Write out, precisely and in full, each line of the material.
◇ ◇ ◇ ◇ ◇
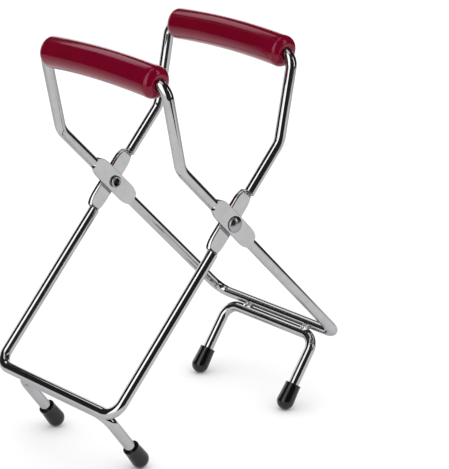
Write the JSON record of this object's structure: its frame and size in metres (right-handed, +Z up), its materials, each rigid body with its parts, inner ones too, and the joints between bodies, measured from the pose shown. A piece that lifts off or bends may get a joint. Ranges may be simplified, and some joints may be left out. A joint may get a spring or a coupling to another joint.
{
  "type": "jar lifter",
  "caption": "Scissor tongs of bent chrome wire with two arched grips and rubber-tipped jaw brackets, for lifting hot canning jars.",
  "frame": {"origin": "on the floor plane under the pivot, at the middle of the four rubber tips, with the jaws half open", "axes": "+Z up from the rubber tips to the grips, +Y along the rivet axis, the crossbars and the grips, +X across the jaws from the grip of side a to the grip of side b"},
  "size_m": [0.141, 0.089, 0.1834],
  "materials": {
    "chrome_wire": "polished chrome plate, satin where the wire is pressed flat",
    "bracket_wire": "polished chrome plate with two small weld beads",
    "grip_plastic": "glossy dark red moulded plastic",
    "tip_rubber": "smooth black dipped rubber, low sheen",
    "rivet_steel": "plated steel, slightly duller than the wire"
  },
  "bodies": {
    "side_a": {"frame_a": "chrome_wire", "grip_a": "grip_plastic", "bracket_a": "bracket_wire", "tip_a1": "tip_rubber", "tip_a2": "tip_rubber", "rivet_1": "rivet_steel", "rivet_2": "rivet_steel"},
    "side_b": {"frame_b": "chrome_wire", "grip_b": "grip_plastic", "bracket_b": "bracket_wire", "tip_b1": "tip_rubber", "tip_b2": "tip_rubber"}
  },
  "joints": [
    {"name": "rivet_hinge", "type": "hinge", "parent": "side_a", "child": "side_b", "pos_m": [0, 0, 0.1059], "axis": [0, 1, 0], "range_deg": [-43, 65]}
  ]
}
◇ ◇ ◇ ◇ ◇
• THE REPLY
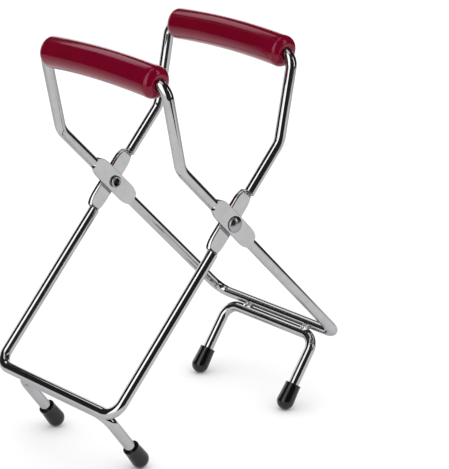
Write the JSON record of this object's structure: its frame and size in metres (right-handed, +Z up), its materials, each rigid body with its parts, inner ones too, and the joints between bodies, measured from the pose shown. A piece that lifts off or bends may get a joint. Ranges may be simplified, and some joints may be left out. A joint may get a spring or a coupling to another joint.
{
  "type": "jar lifter",
  "caption": "Scissor tongs of bent chrome wire with two arched grips and rubber-tipped jaw brackets, for lifting hot canning jars.",
  "frame": {"origin": "on the floor plane under the pivot, at the middle of the four rubber tips, with the jaws half open", "axes": "+Z up from the rubber tips to the grips, +Y along the rivet axis, the crossbars and the grips, +X across the jaws from the grip of side a to the grip of side b"},
  "size_m": [0.141, 0.089, 0.1834],
  "materials": {
    "chrome_wire": "polished chrome plate, satin where the wire is pressed flat",
    "bracket_wire": "polished chrome plate with two small weld beads",
    "grip_plastic": "glossy dark red moulded plastic",
    "tip_rubber": "smooth black dipped rubber, low sheen",
    "rivet_steel": "plated steel, slightly duller than the wire"
  },
  "bodies": {
    "side_a": {"frame_a": "chrome_wire", "grip_a": "grip_plastic", "bracket_a": "bracket_wire", "tip_a1": "tip_rubber", "tip_a2": "tip_rubber", "rivet_1": "rivet_steel", "rivet_2": "rivet_steel"},
    "side_b": {"frame_b": "chrome_wire", "grip_b": "grip_plastic", "bracket_b": "bracket_wire", "tip_b1": "tip_rubber", "tip_b2": "tip_rubber"}
  },
  "joints": [
    {"name": "rivet_hinge", "type": "hinge", "parent": "side_a", "child": "side_b", "pos_m": [0, 0, 0.1059], "axis": [0, 1, 0], "range_deg": [-43, 65]}
  ]
}